I too have just endured the same nightmare as yourself. I am commenting in hopes you have any, ANY advice from your own experience you think would aid me. I have been arrested three times on groundless claims, once warrantless and from in my own home, the other video taped and th act not non-ocurring but for the 'victim' threatening to get a restraining order as a way to intimidate me. The DA withheld this tape at trial. And when i llolooked like I would fight the charge I was put in 23-1 lockdown for 43 days even though I had never been in jail before? I took a plea when offered almost immediatly. Sorry to hear your story.

Brett Engmark

I can imagine someone in favor of these 3 efforts, to be falsely accused and incarcerated of a crime by someone seeking revenge. That same accuser holding back the only evidence that proves innocence. Then the "victim" comes to their senses after 5 years, (as time will do), and releases proof of evidence, but alas, innocence doesn't matter because the falsely accused has been in jail for 5 years. Sounds like some fascists state.....

Can these laws pass litmus test of the SCOTUS?


With today's SCOTUS? Probably..


Florida seems to be the capitol of corruption . 5 year limit then make it 5 years to convict for crimes , they do not want it fair . It is so unbalanced now , you cant get much worse ! horrible bill !


I also often wonder why courts take un-cross-examined statements from victims and others during sentencing. How is that fair?

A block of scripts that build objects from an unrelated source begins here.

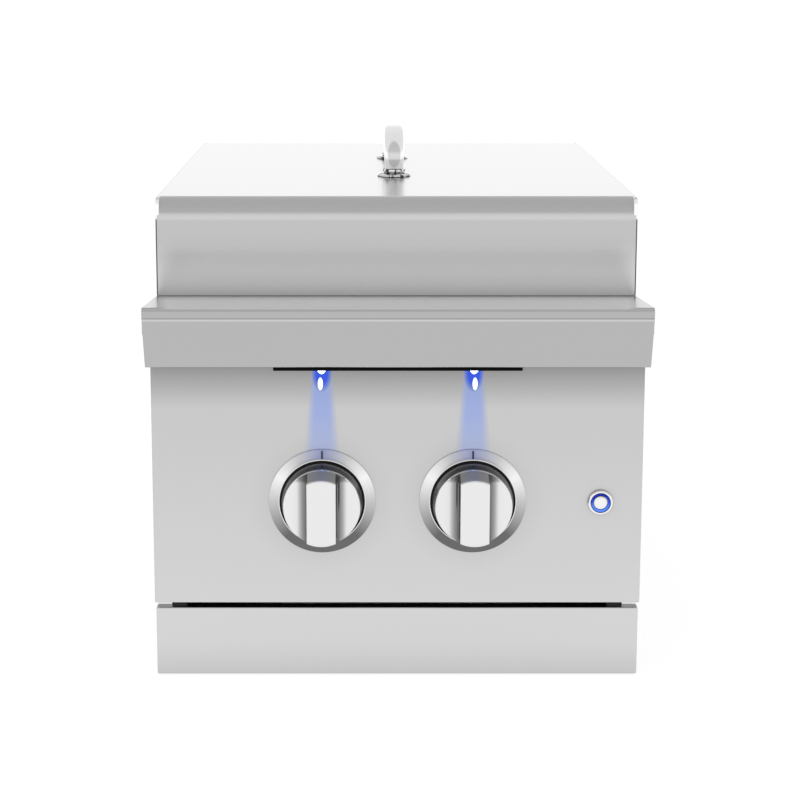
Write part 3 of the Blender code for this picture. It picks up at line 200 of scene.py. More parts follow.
# Bezels
BEZEL_W = 0.0086  # width of the dished ring
BEZEL_RIM = 0.0010  # width of the flat rim round its well
BEZEL_LIP = 0.0006  # at its outer edge
BEZEL_FLOOR = 0.0009  # thickness at the bottom of its well
STEM_HOLE = 0.0075
BEZEL_SOFT = 0.0003  # softened edges of its rim
BEZEL_CHAMFER = 0.0004  # at the mouth of its well
BEZEL_MARGIN = 0.0001  # how far out of its mouth the well's faces count
DISH_FOOT = 0.0008  # height of the dish at its outer edge
DISH_POWER = 0.8
DISH_STEPS = 8
BEZEL_EVEN = 0.55  # painted tone at the sides and beside the top
BEZEL_HIGHLIGHT = 0.90  # painted highlight of two flares across its turned grain
# painted shade at the bezel's foot
BEZEL_FOOT_SHADE = 0.15
BEZEL_LIT = (0.30, 0.33, 0.54)  # painted lamp light at the top, under the lamp
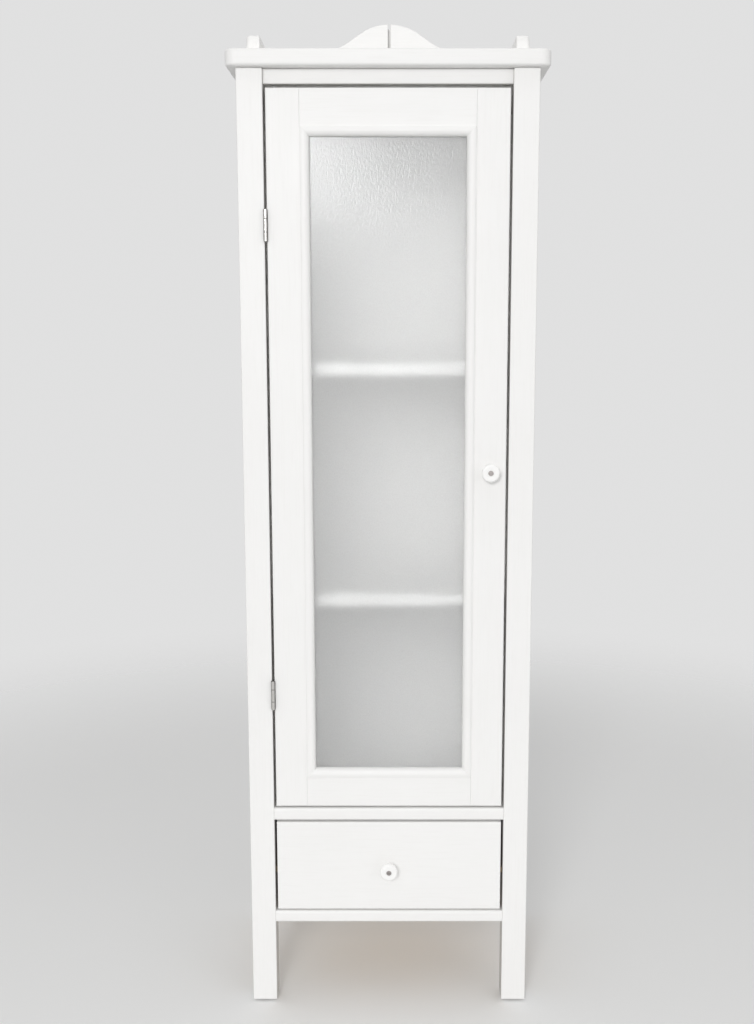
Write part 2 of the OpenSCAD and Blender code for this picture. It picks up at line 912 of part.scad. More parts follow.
// A leaf with its knuckles, drawn for the post; its plate starts behind the
// barrel and runs forward to the barrel only at its own knuckles
module leaf(spans) {
    plate_x = -door_gap / 2;
    difference() {
        union() {
            board([plate_x, hinge_out + leaf_start, -hinge_l / 2],
                [plate_x + leaf_t, hinge_out + leaf_d, hinge_l / 2]);
            for (s = spans) {
                board([plate_x, 0, s[0]], [plate_x + leaf_t, hinge_out + leaf_start, s[1]]);
                translate([0, 0, s[0]]) cylinder(r = hinge_r, h = s[1] - s[0]);
            }
        }
        cylinder(r = hinge_pin_r + hinge_pin_clear, h = hinge_l + 2 * past, center = true);
    }
}

module post_leaf(i) {
    color(nickel) difference() {
        translate([hinge_x, hinge_y, hinge_zs[i]]) leaf(end_spans);
        post_leaf_screws(fit);
    }
}

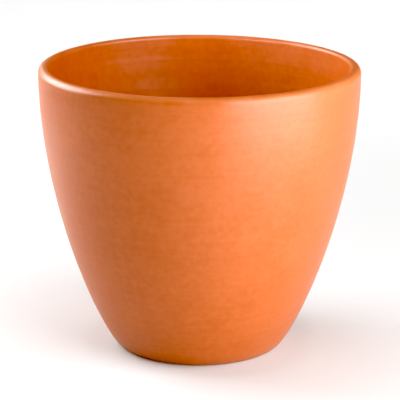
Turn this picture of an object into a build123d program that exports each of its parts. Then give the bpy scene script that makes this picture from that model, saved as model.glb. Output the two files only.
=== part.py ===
"""Plain terracotta plant pot with an egg-shaped wall, a rounded lip and a drain hole.

The pot is one piece of fired clay, so it is one solid, turned round the Z axis.
Millimetres, +Z up. The origin is on the axis, in the plane that the pot stands on.
"""

import os
from math import radians, tan

from build123d import *

# Overall sizes, outside
HEIGHT = 180.0
RIM_DIAMETER = 200.0
STANDING_DIAMETER = 100.0  # of the flat that touches the ground

# Clay thickness
RIM_WALL = 6.5
FLOOR = 9.0

# Lip: two rounded edges with a narrow flat land between them
LIP_INNER_ROUND = 2.0
LIP_LAND = 0.5

# Outside of the wall: a rounded foot, then a curve that ends upright at the lip
FOOT_ROUND = 5.0
FOOT_LEAN = 45.0  # degrees above the horizontal, where the rounded foot ends
FOOT_PULL = 15.0  # how far the curve holds its direction at the foot
RIM_PULL = 84.0  # the same at the lip, for the inside too

# Inside of the wall: a curve that leaves the floor level, so that they run into each other
FLOOR_EDGE = 10.0  # from the standing ring's outer edge in to where the flat floor ends
FLOOR_PULL = 18.0

# Underside: a flat ring to stand on, round a shallow recess
STANDING_RING = 11.0
RECESS_DEPTH = 1.6
RECESS_SLOPE = 30.0  # degrees above the horizontal

# Drain hole through the middle of the floor
DRAIN_DIAMETER = 22.0
DRAIN_ROUND = 1.2

UP = Vector(0, 1)
OUTWARD = Vector(1, 0)

rim_radius = RIM_DIAMETER / 2
standing_radius = STANDING_DIAMETER / 2
lip_outer_round = RIM_WALL - LIP_LAND - LIP_INNER_ROUND
recess_radius = standing_radius - STANDING_RING
recess_top_radius = recess_radius - RECESS_DEPTH / tan(radians(RECESS_SLOPE))

with BuildPart() as pot:
    with BuildSketch(Plane.XZ):
        with BuildLine():
            foot = JernArc((standing_radius, 0), OUTWARD, FOOT_ROUND, FOOT_LEAN)
            lip_outside = JernArc((rim_radius, HEIGHT - lip_outer_round), UP, lip_outer_round, 90)
            land = Line(lip_outside @ 1, lip_outside @ 1 - LIP_LAND * OUTWARD)
            lip_inside = JernArc(land @ 1, -OUTWARD, LIP_INNER_ROUND, 90)
            floor_edge = Vector(standing_radius - FLOOR_EDGE, FLOOR)
            Bezier(
                foot @ 1,
                foot @ 1 + FOOT_PULL * (foot % 1),
                lip_outside @ 0 - RIM_PULL * UP,
                lip_outside @ 0,
            )
            Bezier(
                floor_edge,
                floor_edge + FLOOR_PULL * OUTWARD,
                lip_inside @ 1 - RIM_PULL * UP,
                lip_inside @ 1,
            )
            Polyline(
                floor_edge,
                (0, FLOOR),
                (0, RECESS_DEPTH),
                (recess_top_radius, RECESS_DEPTH),
                (recess_radius, 0),
                foot @ 0,
            )
        make_face()
    revolve(axis=Axis.Z)

    Hole(DRAIN_DIAMETER / 2)
    drain_wall = pot.faces().filter_by(GeomType.CYLINDER)
    fillet(drain_wall.edges().filter_by(GeomType.CIRCLE), DRAIN_ROUND)

pot.part.label = "pot"

os.makedirs("parts", exist_ok=True)
export_step(pot.part, "parts/pot.step")
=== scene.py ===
"""A terracotta plant pot in plain unglazed clay, standing on a pale studio floor.

The pot is one closed skin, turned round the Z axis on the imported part's own section. It keeps the
faint ridges that the shaping blade leaves, a mouth that dried a little out of round, and a drain
hole that was wiped by hand. Metres, +Z up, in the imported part's frame.
"""

import math

import bpy
import numpy as np
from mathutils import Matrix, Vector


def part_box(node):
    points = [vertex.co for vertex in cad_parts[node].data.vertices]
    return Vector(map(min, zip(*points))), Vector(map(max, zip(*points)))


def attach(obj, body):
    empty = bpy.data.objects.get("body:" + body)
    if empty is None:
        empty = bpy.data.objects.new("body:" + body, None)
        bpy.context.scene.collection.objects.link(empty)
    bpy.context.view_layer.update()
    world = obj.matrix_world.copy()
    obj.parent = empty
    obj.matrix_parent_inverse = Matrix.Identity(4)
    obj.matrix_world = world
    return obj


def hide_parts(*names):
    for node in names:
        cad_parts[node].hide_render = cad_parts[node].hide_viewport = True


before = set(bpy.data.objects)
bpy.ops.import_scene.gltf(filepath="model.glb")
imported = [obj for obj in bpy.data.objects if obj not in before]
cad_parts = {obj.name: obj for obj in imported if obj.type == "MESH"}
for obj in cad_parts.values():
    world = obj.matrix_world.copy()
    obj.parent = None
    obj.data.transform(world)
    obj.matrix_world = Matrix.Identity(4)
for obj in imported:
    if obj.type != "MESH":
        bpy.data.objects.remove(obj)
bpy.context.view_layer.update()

MM = 0.001
_, top_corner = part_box("pot")
HEIGHT = top_corner.z
RIM_RADIUS = top_corner.x

# The section, with the part's own sizes
RIM_WALL = 6.5 * MM
FLOOR = 9.0 * MM
STANDING_RADIUS = 50.0 * MM
LIP_INNER_ROUND = 2.0 * MM
LIP_LAND = 0.5 * MM
LIP_OUTER_ROUND = RIM_WALL - LIP_LAND - LIP_INNER_ROUND
FOOT_ROUND = 5.0 * MM
FOOT_LEAN = math.radians(45)
FOOT_PULL = 15.0 * MM
RIM_PULL = 84.0 * MM
FLOOR_EDGE_RADIUS = 40.0 * MM
FLOOR_PULL = 18.0 * MM
RECESS_RADIUS = 39.0 * MM
RECESS_DEPTH = 1.6 * MM
RECESS_SLOPE = math.radians(30)
DRAIN_RADIUS = 11.0 * MM
DRAIN_ROUND = 1.2 * MM

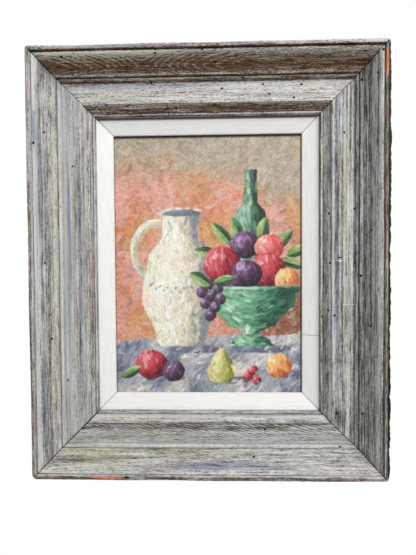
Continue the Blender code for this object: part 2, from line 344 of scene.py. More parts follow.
@dataclass(frozen=True)
class LimedOak:
    """Weathered oak with white and tinted pigment rubbed in and mostly wiped off.

    The eye reads it as chalky streaks and flecks that run with the grain, with bare grey or
    umber wood between them, short dark pores, and strips that are faintly blue, olive or rose.
    Real fibres and pores are 0.2 to 0.4 mm wide: both are drawn coarser, so that they show.
    """

    grey_dark: str = "#34332f"
    grey_pale: str = "#7b7a74"
    umber_dark: str = "#301f14"
    umber_pale: str = "#7f5d3e"
    limed: str = "#dddedc"
    slate: str = "#8492b0"
    olive: str = "#bfc09a"
    rose: str = "#ab9791"
    rust: str = "#723e2e"
    bare: str = "#c26a41"
    bare_pale: str = "#dd9a6c"
    dirt_and_shade: str = "#15110e"
    fibre: Triple = (26 * MM, 1.7 * MM, 1.0)
    fleck: Triple = (5.0 * MM, 1.7 * MM, 1.0)
    mottle: Triple = (30 * MM, 8 * MM, 1.0)
    pore: Triple = (6.5 * MM, 1.2 * MM, 1.0)
    pore_range: Pair = (0.60, 0.70)
    pored_range: Pair = (0.42, 0.60)
    cover_range: Pair = (0.10, 0.95)
    wood_range: Pair = (0.3, 0.7)
    wood_rough: float = 0.64
    limed_rough: float = 0.80
    relief: float = 0.35 * MM

    def build(self) -> bpy.types.Material:
        """Makes the material, which reads the rail's own attributes."""
        finish = Finish("limed_oak")
        laid = finish.fact("laid", "Vector")
        fibre = finish.noise(laid, self.fibre, 3.0, 0.6)
        fleck = finish.noise(laid, self.fleck, 2.0, 0.7)
        mottle = finish.noise(laid, self.mottle, 3.0, 0.6)
        pore = finish.ramp(finish.noise(laid, self.pore, 1.0, 0.5), *self.pore_range)
        pore = finish.sum("MULTIPLY", pore, finish.ramp(mottle, *self.pored_range))
        speck = finish.fact("speck")
        streak = finish.sum("ADD", finish.swing(fibre, 1.0), finish.swing(mottle, 0.35))
        level = finish.sum("ADD", finish.fact("wash"), streak)
        level = finish.sum("MULTIPLY_ADD", finish.swing(fleck, 1.5), speck, level)
        cover = finish.ramp(level, *self.cover_range)
        wood_share = finish.ramp(fibre, *self.wood_range)
        grey = finish.mix(wood_share, self.grey_dark, self.grey_pale)
        umber = finish.mix(wood_share, self.umber_dark, self.umber_pale)
        wood = finish.mix(finish.fact("umber"), grey, umber)
        wood = finish.mix(finish.fact("rust"), wood, self.rust)
        tints = finish.add("SeparateXYZ", {0: finish.fact("tints", "Vector")}).outputs
        pigment = finish.mix(tints[0], self.limed, self.slate)
        pigment = finish.mix(tints[1], pigment, self.olive)
        pigment = finish.mix(tints[2], pigment, self.rose)
        colour = finish.mix(cover, wood, pigment)
        shade = finish.sum("MULTIPLY", pore, finish.sum("MULTIPLY", speck, 0.85))
        colour = finish.mix(shade, colour, self.grey_dark)
        raw = finish.mix(wood_share, self.bare, self.bare_pale)
        colour = finish.mix(finish.fact("bare"), colour, raw)
        # Darkens with dirt, and with painted shade in the grooves, at the sight edge and along the outer
        # edge
        colour = finish.mix(finish.fact("grime_and_shade"), colour, self.dirt_and_shade)
        height = finish.sum("MULTIPLY_ADD", fleck, 0.5, finish.sum("MULTIPLY", fibre, 0.5))
        height = finish.sum("SUBTRACT", height, finish.sum("MULTIPLY", pore, 0.5))
        chalk = finish.ramp(cover, 0.0, 1.0, self.limed_rough - self.wood_rough)
        rough = finish.sum("ADD", chalk, self.wood_rough)
        return finish.surface(colour, rough, height, self.relief, Specular_IOR_Level=0.28)


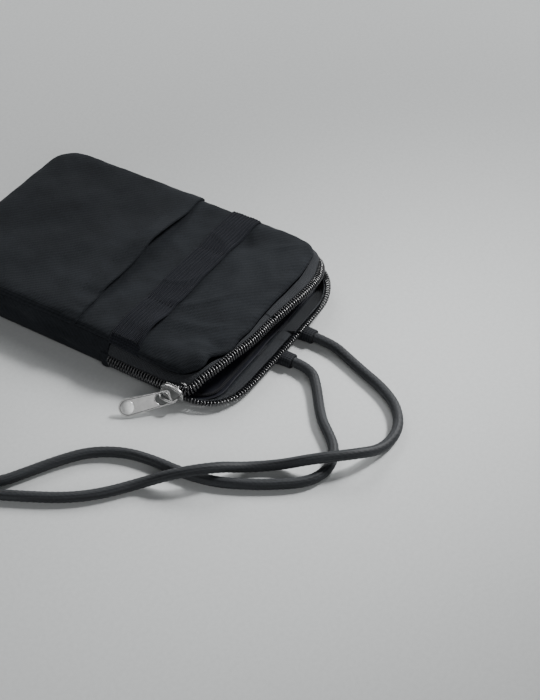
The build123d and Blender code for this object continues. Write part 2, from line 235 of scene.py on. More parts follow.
# ---------------------------------------------------------------- materials
class Nodes:
    """Short calls for wiring one material."""

    def __init__(self, name):
        self.material = bpy.data.materials.new(name)
        self.material.use_nodes = True
        self.tree = self.material.node_tree
        self.shader = self.tree.nodes["Principled BSDF"]
        self.place = self.add("ShaderNodeAttribute")
        self.place.attribute_name = "cloth_mm"

    def add(self, kind, **values):
        node = self.tree.nodes.new(kind)
        for key, value in values.items():
            setattr(node, key, value)
        return node

    def link(self, source, target):
        self.tree.links.new(source, target)

    def math(self, operation, a, b=None):
        node = self.add("ShaderNodeMath", operation=operation)
        for socket, value in zip(node.inputs, (a, b)):
            if value is None:
                continue
            if isinstance(value, (int, float)):
                socket.default_value = value
            else:
                self.link(value, socket)
        return node.outputs[0]

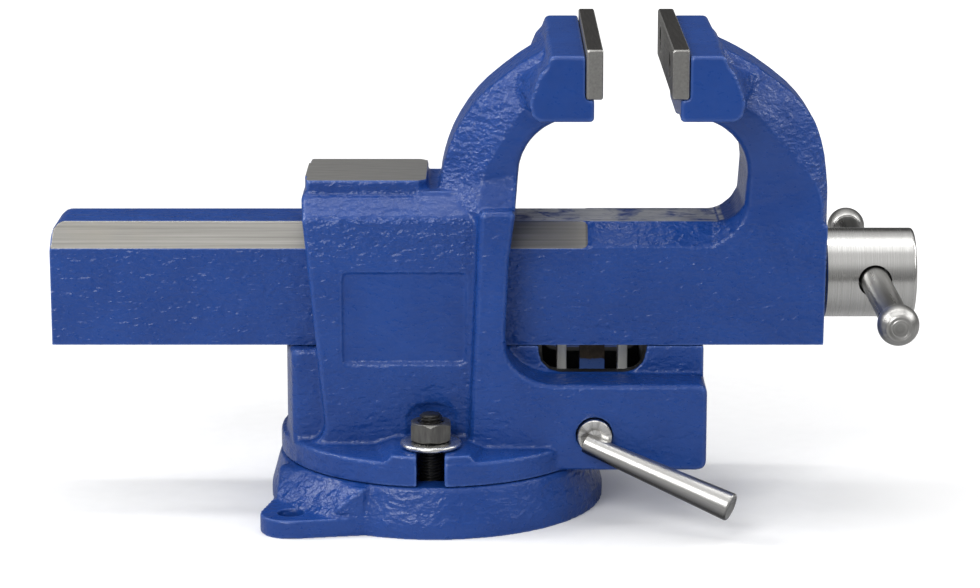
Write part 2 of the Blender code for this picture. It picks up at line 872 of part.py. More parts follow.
def clamp_pad(side):
    """A raised pad for a clamping washer, its sides ramped down to the flange."""
    radius = flange_radius - rim_inset
    points = []
    for z, rim_half, wall_half in (
        (pad_top_z, pad_half_width, pad_half_width),
        (flange_top_z - gap, pad_half_width + pad_rise, pad_half_width + pad_wall_ramp),
    ):
        half_angle = math.asin(rim_half / radius)
        for i in range(arc_steps // 2 + 1):
            angle = half_angle * (4 * i / arc_steps - 1)
            points.append((clamp_x + radius * math.sin(angle), side * radius * math.cos(angle), z))
        points += [(clamp_x + edge * wall_half, side * pad_inner_y, z) for edge in (-1, 1)]
    return hull(points)


def clamp_relief(side):
    """Room for a spanner round a clamping nut, domed at its top."""
    dome = relief_height * relief_dome_share
    dome_z = pad_top_z + relief_height - dome
    profile = [(0, pad_top_z), (relief_radius, pad_top_z)]
    for i in range(arc_steps // 2):
        angle = math.pi / 2 * i / (arc_steps // 2)
        profile.append((relief_radius * math.cos(angle), dome_z + dome * math.sin(angle)))
    profile.append((0, dome_z + dome))
    shape = turned(profile, medium_steps)
    shape.transform(Matrix.Translation((clamp_x, side * clamp_y, 0)))
    return shape


def clamp_notch(side):
    """The slot in the flange that a clamping bolt slides into from the side."""
    facing = 180 if side > 0 else 0
    inner = arc((clamp_x, side * clamp_y), notch_half_width, facing, facing + 180, arc_steps)
    outer_y = side * (flange_radius + overrun)
    ends = [(inner[-1][0], outer_y), (inner[0][0], outer_y)]
    return slab(inner + ends, flange_bottom_z - overrun, pad_top_z + overrun)


def tunnel_outline(clearance, bevel):
    """The bar's section, with a clearance all round."""
    half = bar_half_width + clearance
    top = bar_top_z + clearance
    low = bar_underside_z - clearance
    right = [(half, low), (half, top - bevel), (half - bevel, top)]
    return right + [(-y, z) for y, z in reversed(right)]


def release_cuts():
    """The chamber, window, stem slot and cross bore of the quick-release mechanism."""
    open_z = tunnel_floor_z + overrun
    chamber = centred_box(chamber_left_x, chamber_right_x, chamber_half_y, chamber_floor_z, open_z)
    top = open_z + window_corner
    window = rounded_box_outline(window_left_x, window_right_x, window_bottom_z, top, window_corner)
    slot_x = stem_half_x + stem_slot_clearance
    slot_y = stem_half_y + stem_slot_clearance
    floor_open_z = chamber_floor_z + overrun
    slot = centred_box(cam_x - slot_x, cam_x + slot_x, slot_y, stem_slot_floor_z, floor_open_z)
    window_reach = bar_half_width + overrun
    sights = prism_y(window, -window_reach, window_reach)
    bore = through("Y", (cam_x, 0, cam_z), column_half_width + overrun, medium_steps, shaft_bore_radius)
    holes = []
    for side in (-1, 1):
        hole_y = side * yoke_screw_y
        low_z = chamber_floor_z + yoke_base - yoke_screw_length
        hole = rod((cam_x, hole_y, low_z), (cam_x, hole_y, floor_open_z), tiny_steps, yoke_screw_radius + gap)
        holes.append(hole)
    return [chamber, sights, slot, bore] + holes


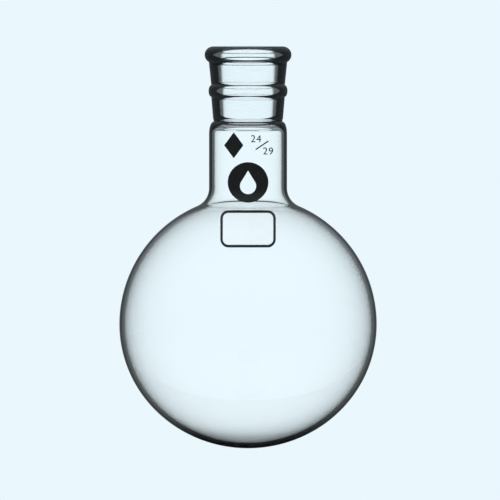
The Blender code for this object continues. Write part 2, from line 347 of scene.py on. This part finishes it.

As a warning to the American Justice System, this week The Washington Post newspaper ran an article about the corruption of the Japanese Justice System. In Japan there are virtually no checks & balances on prosecutors (by judges). If indicted, the conviction rate exceeds 90%. The truly alarming consequence of this type of justice system is that the Japanese citizens, Japanese media and Japanese Press blindly embrace the prosecutor's action without question. Once someone is indicted - the citizens, media and Press fall into line with the prosecutor's version of truth. By contrast. the American system in the 1700's studied over 2000 years of "why governments and empires collapse". James Madison, Alexander Hamilton and John Jay designed a justice system with strong checks & balances on prosecutors. Hamilton, the primary architect of the American Justice System, intentionally designed "obstacles to success" [verbatim language] to slow down and obstruct prosecutors. The reason: the American design placed the "burden of proof" not on the "accused" but on the "accuser" (usually represented by the prosecutor). The American system, in order to prevent totalitarianism, considered it far worse to indict the wrong suspect than to win a conviction. Winning, by prosecutors, was not the goal. The goal was a fair trial, with a fair discovery process where the "accused" was allowed to confront all "accusers", evidence, witnesses and exculpatory evidence as well, Most important there was a healthy risk of criminal penalty for prosecutors, police, witnesses and accusers to tell the truth under legal penalty. This legal requirement helped prevent false accusations and some corrupt practices by some (not all) prosecutors. The Framer's premise of checks & balances was essentially all power can become corrupt - there are no "Good Guys vs. Bad Guys". All power essentially needed an equal counter-balance to keep everyone honest. If not we have a totalitarian police state - not individual freedom.


Ohhh so now the ACLU is in favor of due process after refusing to defend Justice Kavanaugh when he was accused of gang rape without a shred of supporting evidence. Let’s also not forget the ACLU said the occused have “too many rights” following the change in policy made by Secretary DeVos at the Dept of Education for made accused of crimes.